Item 5.02 Departure of Directors or Certain Officers; Election of Directors; Appointment of Certain Officers; Compensatory Arrangements of Certain Officers.

(b) Effective as of the closing of the Transaction (the “Closing”), Kenneth W. Trawick will cease to serve as the Company’s President – Telecommunications and Renewables Division.

(e) Pursuant to a letter agreement between Quanta and Mr. Trawick dated November 19, 2012, but effective as of the Closing, Quanta will make a lump-sum payment to Mr. Trawick in the amount of $536,442, less applicable taxes, representing one year’s salary plus one month’s salary in lieu of thirty days notice required under Mr. Trawick’s employment agreement. In addition, pursuant to the letter agreement, Quanta will pay $269,000 to Mr. Trawick in consideration for his execution of a release, Mr. Trawick will remain eligible to receive bonuses, if any, that would be payable to him in respect of 2012 as the Company’s President – Telecommunications and Renewables Division as if he had remained in such position through the bonus payment date in accordance with the Company’s bonus plans, as determined by the Compensation Committee of the Board of Directors, and the vesting of 24,769 shares of restricted stock held by Mr. Trawick will be accelerated.

On November 16, 2012, the Company’s Board of Directors approved Amendment No. 1 to the Company’s 2007 Stock Incentive Plan, which is filed as Exhibit 99.2 to this report. Amendment No. 1 eliminates from the 2007 Stock Incentive Plan certain minimum service conditions required for vesting of awards of restricted stock of the Company.

On November 16, 2012, the Compensation Committee of the Company’s Board of Directors approved the waiver of forfeiture restrictions and accelerated full vesting of awards of restricted stock of the Company under the 2007 Stock Incentive Plan and the 2011 Omnibus Equity Incentive Plan held by certain employees of the Company and its affiliates expected to be impacted by the Transaction, including Mr. Trawick. The accelerated vesting and waiver of forfeiture restrictions is conditioned upon and is effective as of the Closing. As a further condition to the acceleration of vesting of restricted stock, certain of the individuals will be required to enter into new or amended and restated employment agreements prior to the consummation of the Transaction.

 

Item 7.01 Regulation FD Disclosure.

A copy of the press release announcing the Transaction is being furnished pursuant to Regulation FD as Exhibit 99.1 to this report. The information in the press release shall not be deemed “filed” for purposes of Section 18 of the Securities Exchange Act of 1934, as amended, or otherwise subject to the liabilities of that section, and shall not be incorporated by reference in any filing under the Securities Act of 1933, as amended, except as expressly set forth by specific reference in such a filing.

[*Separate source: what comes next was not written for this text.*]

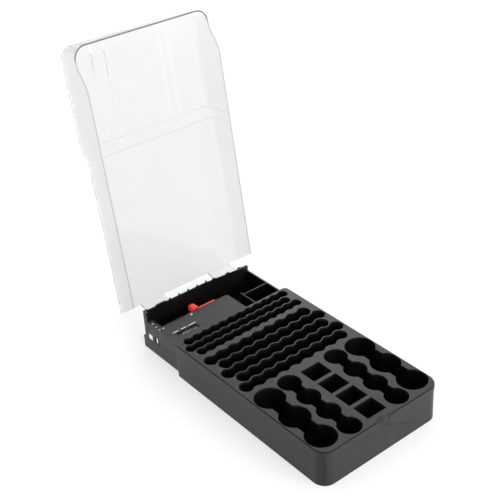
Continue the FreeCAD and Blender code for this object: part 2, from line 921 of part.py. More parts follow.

Forward-Looking Statements

This report contains forward-looking statements intended to qualify for the “safe harbor” from liability established by the Private Securities Litigation Reform Act of 1995. Forward-looking statements include, but are not limited to, statements regarding the anticipated timing of and the completion of the Transaction; the impact of the Transaction on projected revenues, earnings per share, margins, capital expenditures and other projections of financial and operating results; expectations regarding our business outlook, growth or opportunities in particular markets; Quanta’s strategies and plans; statements reflecting expectations, intentions, assumptions or beliefs about future events, and other statements that do not relate strictly to historical or current facts. Although Quanta’s management believes that the expectations reflected in such forward-looking statements are reasonable, it can give no assurance that such expectations will prove to be correct. These statements can be affected by inaccurate assumptions and by a variety of risks and uncertainties that are difficult to predict or beyond our control, including, among others, the possibility that one or more closing conditions for the Transaction may not be satisfied or waived, the effects of disruption from the Transaction; variations in operating results; the effects of industry, economic or political conditions outside of the control of Quanta; adverse economic and financial conditions, including weakness in the capital markets; trends and growth opportunities in relevant markets; and other risks and uncertainties detailed in documents that Quanta files with the Securities and Exchange Commission (SEC). Should one or more of these risks materialize, or should underlying assumptions prove incorrect, actual results may vary materially from those expressed or implied in any forward-looking statements. Investors are cautioned not to place undue reliance on these forward-looking statements, which are current only as of this date. Quanta does not undertake and expressly disclaims any obligation to update or revise any forward-looking statements, whether as a result of new information, future events or otherwise.

 

Item 9.01 Financial Statements and Exhibits.

(d) Exhibits.

 

Exhibit No.

  

Exhibit

2.1    Stock Purchase Agreement dated as of November 19, 2012, among Quanta Services, Inc., Infrasource FI LLC, Dycom Industries, Inc. and PBG Acquisition III, LLC*
99.1    Press Release of Quanta Services, Inc. dated November 19, 2012
99.2    Amendment No. 1 to the Quanta Services, Inc. 2007 Stock Incentive Plan

* Schedules and exhibits to the Stock Purchase Agreement have been omitted from this filing pursuant to Item 601(b)(2) of Regulation S-K. Quanta undertakes to furnish copies of any of the omitted schedules and exhibits upon request by the SEC.


SIGNATURES

Pursuant to the requirements of the Securities Exchange Act of 1934, the registrant has duly caused this report to be signed on its behalf by the undersigned hereunto duly authorized.

 

Dated: November 21, 2012     QUANTA SERVICES, INC.
    By:   /s/ Derrick A. Jensen
      Name: Derrick A. Jensen
      Title:   Chief Financial Officer


EXHIBIT INDEX

 

Exhibit No.

  

Exhibit

2.1    Stock Purchase Agreement dated as of November 19, 2012, among Quanta Services, Inc., Infrasource FI LLC, Dycom Industries, Inc. and PBG Acquisition III, LLC*
99.1    Press Release of Quanta Services, Inc. dated November 19, 2012
99.2    Amendment No. 1 to the Quanta Services, Inc. 2007 Stock Incentive Plan

* Schedules and exhibits to the Stock Purchase Agreement have been omitted from this filing pursuant to Item 601(b)(2) of Regulation S-K. Quanta undertakes to furnish copies of any of the omitted schedules and exhibits upon request by the SEC.